842 The Church's bond with
non-Christian religions is in the first place the common origin and end of the
human race:
All nations form but one community. This is so because all stem
from the one stock which God created to people the entire earth, and also
because all share a common destiny, namely God. His providence, evident
goodness, and saving designs extend to all against the day when the elect are
gathered together in the holy city. . .
843 The Catholic Church
recognizes in other religions that search, among shadows and images, for the
God who is unknown yet near since he gives life and breath and all things and
wants all men to be saved. Thus, the Church considers all goodness and truth
found in these religions as "a preparation for the Gospel and given by him
who enlightens all men that they may at length have life."
844 In their religious
behavior, however, men also display the limits and errors that disfigure the
image of God in them:
Very often, deceived by the Evil One, men have become vain in
their reasonings, and have exchanged the truth of God for a lie, and served the
creature rather than the Creator. Or else, living and dying in this world
without God, they are exposed to ultimate despair.
845 To reunite all his
children, scattered and led astray by sin, the Father willed to call the whole
of humanity together into his Son's Church. the Church is the place where
humanity must rediscover its unity and salvation. the Church is "the world
reconciled." She is that bark which "in the full sail of the Lord's
cross, by the breath of the Holy Spirit, navigates safely in this world."

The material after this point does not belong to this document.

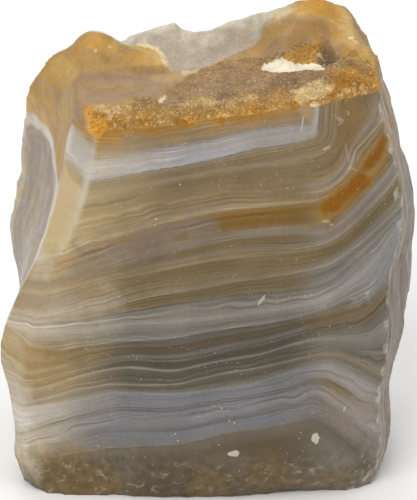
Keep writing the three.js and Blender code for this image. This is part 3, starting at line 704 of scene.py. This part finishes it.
MIDDLE_STRATA = (
    (-7, "pale smoke"), (-4.4, "smoke"), (-2.8, "pale smoke"), (-1.6, "ash"), (-0.8, "honey"),
    (0, "pale tea"), (0.12, "tea"), (0.18, "sand"), (0.26, "tea"), (0.45, "tea"), (0.6, "pale tea"),
    (0.7, "tea"), (0.85, "mauve"), (1, "pale ash"), (1.12, "milk"), (1.3, "pale ash"), (1.5, "milk"),
    (1.93, "milk"), (2, "dark ash"), (2.3, "ash"), (2.6, "dark tea"), (2.8, "pale tea"), (3, "bark"),
    (3.3, "tea"), (3.5, "dark tea"), (3.8, "mauve"), (4, "pale tea"), (4.2, "dark tea"), (4.6, "pale olive"),
    (5, "tea"), (5.5, "pale olive"), (5.8, "pale tea"), (5.93, "honey"), (6, "pale honey"),
    (6.1, "pale tea"), (6.22, "ochre"), (6.6, "ochre"), (6.9, "dark tea"), (7, "tea"), (7.12, "ochre"),
    (7.6, "dark tea"), (7.9, "tea"), (8, "sand"), (8.15, "mauve"), (8.5, "ash"), (8.9, "mauve"),
    (9.1, "olive"), (9.6, "dark tea"), (10, "mauve"), (10.5, "pale olive"), (10.9, "pale tea"), (11, "sand"),
    (11.2, "olive"), (11.6, "olive"), (12, "dark tea"), (12.5, "pale olive"), (12.9, "mauve"), (13, "sand"),
    (13.12, "dark tea"), (13.5, "olive"), (13.85, "dark tea"), (14, "lead"), (14.1, "ash"), (14.4, "ash"),
    (14.7, "mauve"), (14.92, "pale ash"), (15, "lilac"), (15.12, "ash"), (15.5, "dark ash"), (15.8, "ash"),
    (15.95, "pale ash"), (16.02, "soot"), (16.3, "lead"), (16.5, "dark ash"), (16.7, "soot"), (17, "rust"),
    (17.3, "lead"), (17.6, "ash"), (17.85, "lead"), (18, "ash"), (18.2, "soot"), (18.8, "lead"),
    (18.94, "pale ash"), (19, "lilac"), (19.1, "dark ash"), (19.5, "lead"), (19.9, "dark ash"),
    (20, "lilac"), (20.12, "dark ash"), (20.5, "lead"), (20.85, "ash"), (21, "pale slate"), (21.15, "slate"),
    (21.6, "slate"), (21.92, "slate"), (22, "lead"), (22.05, "ash"), (22.11, "lead"), (22.2, "slate"),
    (22.5, "ash"), (22.8, "slate"), (23, "dark ash"), (23.1, "slate"), (23.6, "slate"), (23.95, "ash"),
    (24.1, "earth"), (24.6, "earth"), (26, "bark"),
)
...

According to another image dear to the Church Fathers, she is prefigured by
Noah's ark, which alone saves from the flood.
"Outside
the Church there is no salvation"
846 How are we to understand
this affirmation, often repeated by the Church Fathers? Re-formulated
positively, it means that all salvation comes from Christ the Head through the
Church which is his Body:
Basing itself on Scripture and Tradition, the Council teaches that
the Church, a pilgrim now on earth, is necessary for salvation: the one Christ
is the mediator and the way of salvation; he is present to us in his body which
is the Church. He himself explicitly asserted the necessity of faith and
Baptism, and thereby affirmed at the same time the necessity of the Church
which men enter through Baptism as through a door. Hence they could not be
saved who, knowing that the Catholic Church was founded as necessary by God
through Christ, would refuse either to enter it or to remain in it.
847 This affirmation is not
aimed at those who, through no fault of their own, do not know Christ and his
Church:
Those who, through no fault of their own, do not know the Gospel
of Christ or his Church, but who nevertheless seek God with a sincere heart,
and, moved by grace, try in their actions to do his will as they know it through
the dictates of their conscience - those too may achieve eternal salvation.
848 "Although in ways
known to himself God can lead those who, through no fault of their own, are
ignorant of the Gospel, to that faith without which it is impossible to please
him, the Church still has the obligation and also the sacred right to
evangelize all men."
Mission
- a requirement of the Church's catholicity
849 The missionary mandate.
"Having been divinely sent to the nations that she might be 'the universal
sacrament of salvation,' the Church, in obedience to the command of her founder
and because it is demanded by her own essential universality, strives to preach
the Gospel to all men": "Go therefore and make disciples of all
nations, baptizing them in the name of the Father and of the Son and of the
Holy Spirit, teaching them to observe all that I have commanded you; and Lo, I
am with you always, until the close of the age."
850 The origin and purpose of
mission. the Lord's missionary mandate is ultimately grounded in the eternal
love of the Most Holy Trinity: "The Church on earth is by her nature
missionary since, according to the plan of the Father, she has as her origin
the mission of the Son and the Holy Spirit." The ultimate purpose of
mission is none other than to make men share in the communion between the
Father and the Son in their Spirit of love.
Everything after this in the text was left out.